Kecantikan wajahnya tak menyulitkan Suparmi beradaptasi di lingkungan baru itu. Hanya dalam sekejap, perempuan kelahiran 1955 itu dikenal di kawasan prostitusi Tretes. Dan itu berarti rupiah mengalir deras ke kantongnya.

Namun sepak terjang Suparmi di Tretes hanya berlangsung tiga tahun. Sekitar 1990, Suparmi mencoba peruntungan di daerah prostitusi Dolly Surabaya. Maklum saat itu bisnis prostitusi di Dolly cukup ternama, menjadi idaman para kupu-kupu malam.

Namun nasib belum memihak Suparmi. Setahun setelah di Dolly, kawasan ini menjadi sepi seiring merebaknya isu HIV/AIDS yang diidap salah satu PSK. Sekitar 1993 Suparmi pun angkat koper ke lokalisasi Jarak, Putat Jaya, yang berdekatan dengan Dolly.

“Memang kalau dilihat tingkatannya, Dolly istilahnya kelas kakap, Jarak kelas Teri. Tapi untuk masalah penghasilan, Jarak lebih banyak karena bisa tawar-menawar sendiri. Sedangkan di Dolly, tarifnya ditentukan dan harus dibagi dengan mucikari,” ungkap Suparmi saat ditemui di rumah kontrakannya di daerah Putat Jaya Sabtu, (6/9).

Di lokalisasi Jarak inilah perjalanan hidupnya benar-benar dimulai. Tak hanya kenikmatan dan materi saja yang didapat, Suparmi juga merasakan kerasnya hidup.

Selain cacian yang menjadi makanan sehari-hari, perempuan berkacamata ini tak jarang juga menjadi sasaran luapan kekesalan pelanggannya.

Pernah suatu ketika Suparmi dipukul dan ditendang oleh pelanggan hanya karena masalah remeh. “Biasalah orang mabuk. Persoalan kecil bikin marah. Saat dia akan memukul, saya menghindar, eh malah kena kakinya sampai saya pingsan dan saya dilarikan ke RS Bhayangkara. Saat itu kelopak mata saya harus dijahit dengan delapan jahitan,” cerita perempuan hitam manis ini.

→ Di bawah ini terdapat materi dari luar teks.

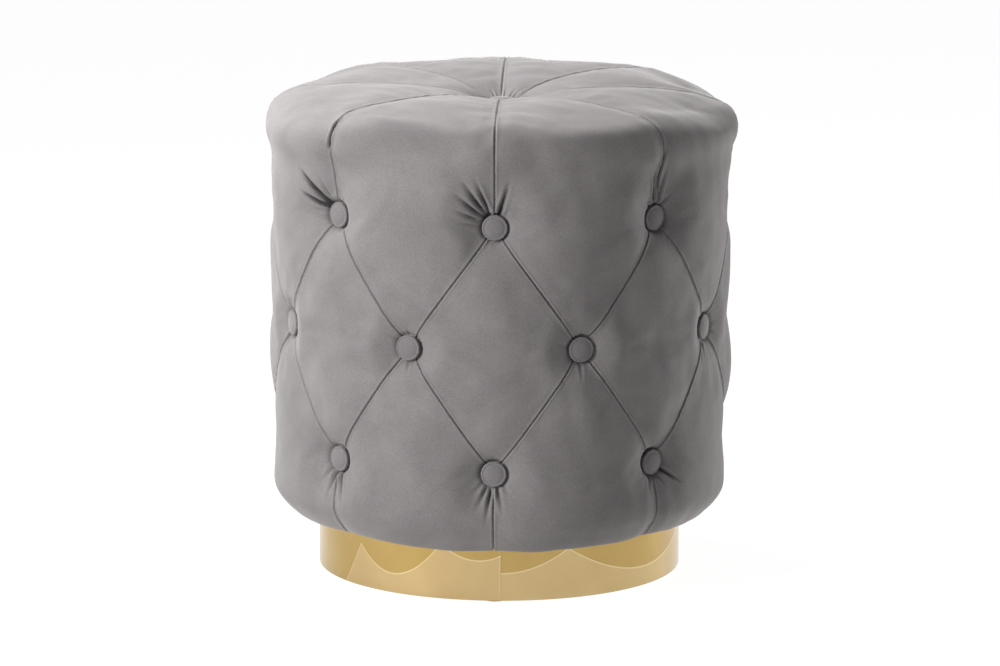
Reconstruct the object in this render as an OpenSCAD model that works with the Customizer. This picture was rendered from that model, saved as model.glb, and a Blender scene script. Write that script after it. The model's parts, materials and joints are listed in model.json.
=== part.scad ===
// Round tufted pouf: a sewn velvet cover of 24 panels, drawn in by buttons over
// foam and a plywood drum, on a round plinth inside a polished metal band.
// Millimetres. +Z is up, -Y is the front, and the origin is on the floor under the centre.

/* [Drum] */
// Outer diameter of the drum that carries the foam
drum_d = 344; // [330:1:348]
// Height of the drum, over both its boards
drum_h = 302; // [297:1:330]
// Thickness of the bent hardboard wall
wall_t = 3; // [2:0.5:5]
// Thickness of both plywood boards
board_t = 15; // [10:1:18]
// Diameter of the hole in the lower board, through which the ties are reached
access_d = 120; // [60:1:150]
// Width of an upright along the wall
upright_w = 28; // [20:1:32]
// Depth of an upright towards the centre
upright_depth = 40; // [36:1:50]

/* [Cushion] */
// Thickness of the side foam over the drum, along the seams at the lower edge
side_foam_t = 23.5; // [22:0.5:30]
// How far the sides flare out from the lower edge to the shoulder
side_flare = 6.5; // [0:0.5:10]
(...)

Sebenarnya Suparmi sudah tahu risiko yang harus dijalani ketika masuk dunia itu. Dia juga sadar yang dilakukannya itu dosa. Apalagi dia pernah mengenyam Pendidikan Guru Agama (PGA). Paling tidak, dasar agama sudah dia miliki.

Suparmi masih ingat betul nasihat mantan Menteri Dalam Negeri (Mendagri) Suparjo Rustam yang sempat ditemuinya sekitar tahun 1988 ketika mengunjungi lokalisasi Tretes. Saat itu Suparjo mengingatkannnya agar bertanya pada diri sendiri apakah pekerjaan yang dilakoninya itu baik. Dari situ Suparmi kemudian bertekad untuk berhenti dari pekerjaan ini setelah tujuannnya terwujud.

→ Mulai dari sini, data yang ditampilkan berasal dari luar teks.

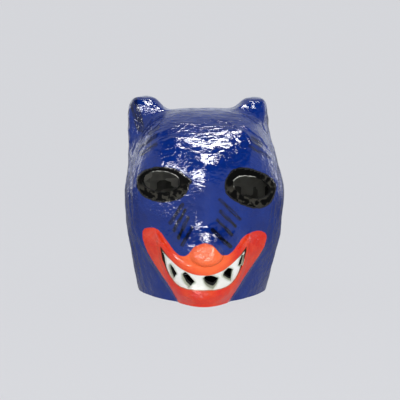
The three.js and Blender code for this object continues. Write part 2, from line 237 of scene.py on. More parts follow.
def linear(code):
    """Scene-linear red, green and blue of an sRGB hex colour."""
    parts = [int(code[i:i + 2], 16) / 255 for i in (1, 3, 5)]
    return tuple(c / 12.92 if c <= 0.04045 else ((c + 0.055) / 1.055) ** 2.4 for c in parts)


# Form of the helmet, all in millimetres


def smooth(low, high, value):
    """0 below low and 1 above high, with a cubic between them."""
    t = np.clip((value - low) / (high - low), 0, 1)
    return t * t * (3 - 2 * t)


def power(value, exponent):
    """Size of a value, raised to a power."""
    return np.abs(value) ** exponent


def rounded_max(a, b, blend):
    """The larger of two values, rounded over a blend width by a parabola."""
    t = np.clip(0.5 + 0.5 * (a - b) / blend, 0, 1)
    return b + (a - b) * t + blend * t * (1 - t)


def along(stations, share):
    """Cubic curve through stations, each slope that of the line between its neighbours."""
    x, y = np.array(stations, float).T
    last = len(x) - 1
    i = np.searchsorted(x[1:-1], share)
    before = np.maximum(i - 1, 0)
    after = np.minimum(i + 2, last)
    span = x[i + 1] - x[i]
    slope0 = (y[i + 1] - y[before]) / (x[i + 1] - x[before])
    slope1 = (y[after] - y[i]) / (x[after] - x[i])
    t = np.clip((share - x[i]) / span, 0, 1)
    ends = y[i] * (1 + 2 * t) * (1 - t) ** 2 + y[i + 1] * t * t * (3 - 2 * t)
    return ends + span * (slope0 * t * (1 - t) ** 2 - slope1 * t * t * (1 - t))


def plan(z):
    """Middle, half width, front depth, back depth and front corner power of the helmet's level section."""
    below = power(1 - np.minimum(z, WIDEST_HEIGHT) / WIDEST_HEIGHT, JAW_FLARE_POWER)
    side = (HEAD_WIDTH - (HEAD_WIDTH - RIM_WIDTH) * below) / 2
    front = BROW_DEPTH - (BROW_DEPTH - RIM_FRONT_DEPTH) * below
    back = BACK_DEPTH - (BACK_DEPTH - RIM_BACK_DEPTH) * below
    upwards = smooth(0, WIDEST_HEIGHT, np.maximum(0, z))
    corner = JAW_CORNER_POWER + (FACE_CORNER_POWER - JAW_CORNER_POWER) * upwards
    return RIM_SIDEWAYS * below, side, front, back, corner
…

“Tekad saya cuma satu, anak-anak saya harus sekolah semua. Setelah mereka tamat, saya harus keluar. Karena itu setiap malam sebelum tidur saya minta kepada Tuhan agar besok saya masih diberi hidup. Jangan mati dulu sebelum saya tobat,” kata Suparmi.

Memang, lanjutnya, doa itu diucapkan tidak dalam posisi beribadah karena menurutnya ibadah yang dilakukan di sela perbuatan mesum sama saja melecehkan agama. “Saya sadar pekerjanan ini tak diridhoi, jadi saya harus tobat,” katanya.

Jalan tobat akhirnya datang. Tahun 2000 Suparmi dinikahi seorang pria. Merasa harus menghormati suami, Suparmi lalu meninggalkan pekerjaannya. Awalnya, hal itu dirasa sangat sulit. Jika sebelumnya dia bisa mengantongi uang dengan mudah, kini harus menunggu jatah suami. Apalagi sang suami tidak rutin datang kepadanya.

Ia mengaku sempat terbersit untuk kembali ke lingkungan prostitusi. Apalagi ajakan temannya cukup kuat ketika melihat kondisi Suparmi yang saat itu serba kekurangan. Namun Suparmi tetap kukuh dengan pilihannya.